State Action Value Function Lab

This programming lab provides hands-on experience with the state-action value function by allowing modification of the Mars rover parameters to observe how Q(s,a) values change.

imports.py
import numpy as np
from utils import *
fixed_params.py
# Do not modify
num_states = 6
num_actions = 2
modifiable_params.py
terminal_left_reward = 100
terminal_right_reward = 40
each_step_reward = 0
# Discount factor
gamma = 0.5
# Probability of going in the wrong direction
misstep_prob = 0
visualization.py
generate_visualization(terminal_left_reward, terminal_right_reward, each_step_reward, gamma, misstep_prob)
  1. Run initial code: Execute all cells to see baseline Q(s,a) values
  2. Modify parameters: Change the modifiable parameters one at a time
  3. Observe changes: Note how Q values and optimal policy change
  4. Experiment systematically: Try different combinations of parameters
  • Change terminal_right_reward to 10
  • Change terminal_left_reward to 50
  • Try negative rewards for intermediate states
  • How do Q values change when rewards change?
  • Which states are most affected by discount factor changes?
  • How does the optimal policy shift with different parameters?
  • When does the policy change from “always go left” to mixed strategies?
  • How does uncertainty (misstep_prob > 0) affect decision making?
  • What happens to Q values as the environment becomes more stochastic?
  • High γ (near 1.0): More patient, willing to wait for better rewards
  • Low γ (near 0.0): Impatient, prefers immediate rewards
  • Medium γ (around 0.5): Balanced approach

With the initial parameters, you should see Q values matching the lecture examples where the optimal policy is to go left from states 2, 3, 4 and right from state 5.

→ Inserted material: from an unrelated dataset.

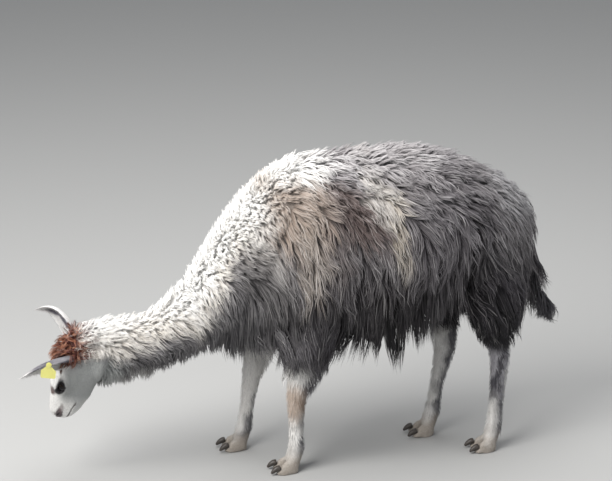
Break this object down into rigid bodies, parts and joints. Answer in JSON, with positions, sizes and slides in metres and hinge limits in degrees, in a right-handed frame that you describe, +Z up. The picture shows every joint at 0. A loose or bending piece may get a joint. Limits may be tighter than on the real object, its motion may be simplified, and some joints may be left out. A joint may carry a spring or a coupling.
{
  "type": "llama",
  "caption": "Life-size still model of a long-fleeced llama that stands with its neck lowered and its muzzle near the ground to graze.",
  "frame": {"origin": "on the floor, at the middle of the length and width of the whole animal", "axes": "+X towards the tail, +Y towards the animal's right side, +Z up"},
  "size_m": [1.9886, 0.552, 1.1542],
  "materials": {
    "fleece": "long matted wool",
    "white_wool": "long wool, white to grey",
    "dark_wool": "long dark wool",
    "leg_hair": "short hair",
    "ear_hair": "short hair",
    "eye": "wet, dark",
    "nail": "worn horn",
    "tag": "plain yellow"
  },
  "bodies": {
    "root": {"trunk": "fleece", "neck": "white_wool", "head": "white_wool", "eye_left": "eye", "eye_right": "eye", "ear_left": "ear_hair", "ear_right": "ear_hair", "ear_tag": "tag", "tail": "dark_wool", "leg_front_left": "leg_hair", "nail_front_left_outer": "nail", "nail_front_left_inner": "nail", "leg_front_right": "leg_hair", "nail_front_right_outer": "nail", "nail_front_right_inner": "nail", "leg_hind_left": "leg_hair", "nail_hind_left_outer": "nail", "nail_hind_left_inner": "nail", "leg_hind_right": "leg_hair", "nail_hind_right_outer": "nail", "nail_hind_right_inner": "nail"}
  },
  "joints": []
}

  • Lower right reward: May cause “always go left” policy
  • Higher discount factor: Increases patience for distant rewards
  • Lower discount factor: Increases preference for immediate rewards
  • Positive misstep probability: Reduces overall Q values due to uncertainty

The generate_visualization function creates a display showing:

  • Current Q(s,a) values for each state-action pair
  • Optimal policy (best action for each state)
  • Expected returns from each state under optimal policy

Changes to parameters affect the entire Q function simultaneously. The visualization helps you understand these relationships without needing to implement the underlying value iteration algorithm yourself.

Learning Goal

By completing this lab, you should gain intuition about:

  • How reward structure affects optimal behavior
  • The role of discount factor in balancing immediate vs future rewards
  • How uncertainty (stochastic environments) impacts decision making
  • The relationship between Q values and optimal policies

This hands-on experience prepares you for understanding more complex reinforcement learning algorithms while building intuition about the core concepts through interactive exploration.